HUKUM ISLAM: HIKMAH DAN PENERAPANNYA
Oleh: Muhammad Yusri Arsyad
Setiap hukum dan nilai yang terkandung dalam Islam
selain merupakan hak dan kewajiban atau HAM (hak asasi
manusia) juga demi kemaslahatan manusia dan sebagai
penyembahan atau at-ta'abbudiah. Memang benar
bahwa sebagian hukum hudud, seperti qishash dan potong
tangan bagi pencuri, yang ada dalam Islam merupakan
warisan dari Arab jahiliyah, bahkan hukum tersebut juga
berlaku dalam agama Yahudi (Q.S.Al-maidah: 32 & 45).
Islam datang menyepakati dan meneruskan hukum-hukum
tersebut untuk diterapkan di lingkungan ummat Islam
dengan penerapan yang lebih mudah (Q.S.Al-Baqarah: 178).
Sebelum Islam itu datang, di lingkungan Arab ada yang
disebut kelompok masyarakat al-hanafiyyiin (orang-orang
yang lurus) di antaranya adalah Abdul Muthalib (kakek
Nabi Muhammad SAW), Waraqah bin Naufal dan Zaid bin Amr
bin Nafil. Mereka adalah orang-orang yang berpegang
teguh kepada nilai-nilai dan ajaran Ibrahim a.s. seperti
haramnya memakan bangkai, makanan hasil sesembahan, riba,
minum khamar serta hukuman bagi peminumnya, berzina
serta rajam bagi pelakunya, mencuri serta potong tangan
bagi pencuri, dan diperintahkannya puasa, khitan, mandi
junub, iman kepada hari akhirat, dan yang terpenting
lagi mengesakan Allah (lihat: Sayyid Mahmud al-Qamniy,
Daur al-hizbi al-hasymiy wa al-aqidati al-hanifiyyah,
hl.66, I, 1990).
Tetapi yang perlu menjadi perhatian adalah apabila Islam
datang membenarkan dan meneruskan budaya dan kultur
Arab, Yahudi dan Nasrani dan menjadikannya sebagai hukum
asli dalam Islam maka ini berarti "pemahaman dan
nilai-nilai yang terkandung di dalamnya sungguh berbeda,
maka hukum-hukum itu tidak boleh lagi dipandang sebagai
warisan adat istiadat Arab atau Yahudi akan tetapi harus
dipandang sebagai hukum yang sifatnya atta’abbudiy
(penyembahan) dan sekaligus sebagai akidah yang muqaddas
(suci) dan muta’âliy (tinggi), maka saat itu
derajatnya sama dengan akidah tauhid, yaitu ketika kita
berkeyakinan: "Tidak ada tuhan selain Allah".

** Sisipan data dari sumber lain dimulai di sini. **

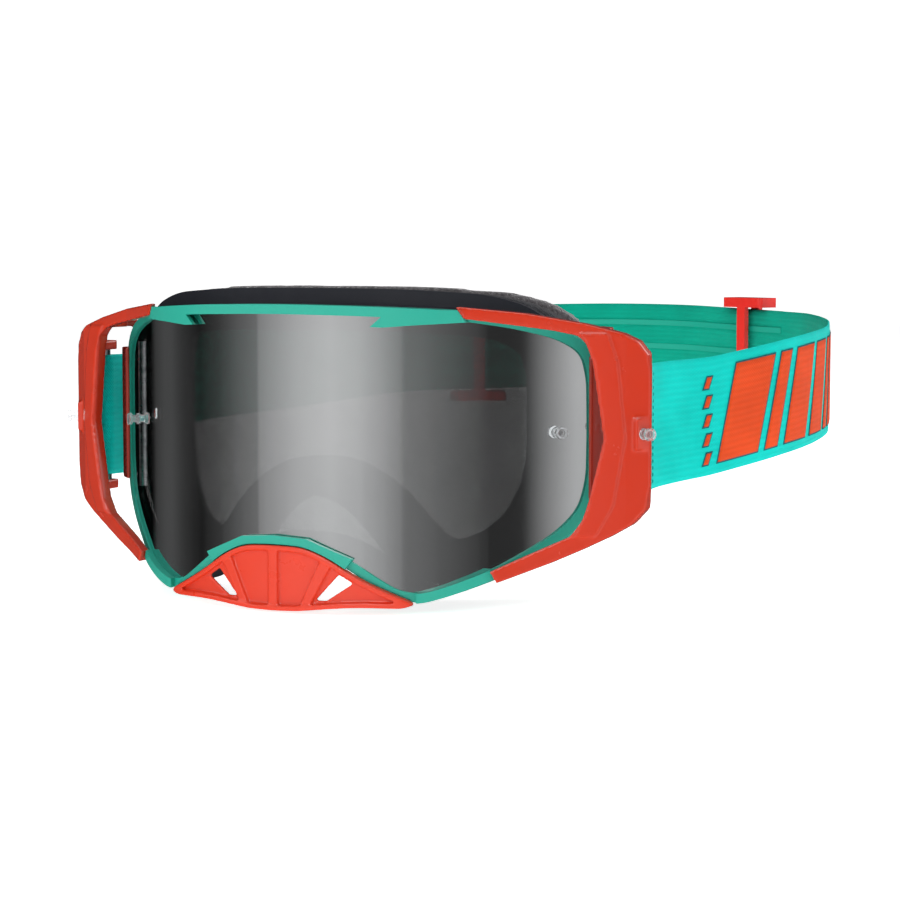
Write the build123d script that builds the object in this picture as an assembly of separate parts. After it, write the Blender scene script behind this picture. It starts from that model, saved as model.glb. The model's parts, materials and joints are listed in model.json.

Dalam hal ini ada beberapa hikmah yang bisa diambil dari
perpaduan beberapa hukum itu di antaranya: Pertama,
Allah SWT. sedang menguji hamba-hamba-Nya untuk menilai
siapa yang mengikuti dan mengingkari-Nya. Kedua,
hukum-hukum Islam dalam penerapannya tidak mengenal
waktu dan tempat, karena ia bagian dari sunnatullah dan
merupakan hasil olah fitrah manusia yang tidak
bertentangan dengan akalnya, bahkan dalam penerapannya
juga tersirat nilai-nilai kemanusian yang sejati (Q.S.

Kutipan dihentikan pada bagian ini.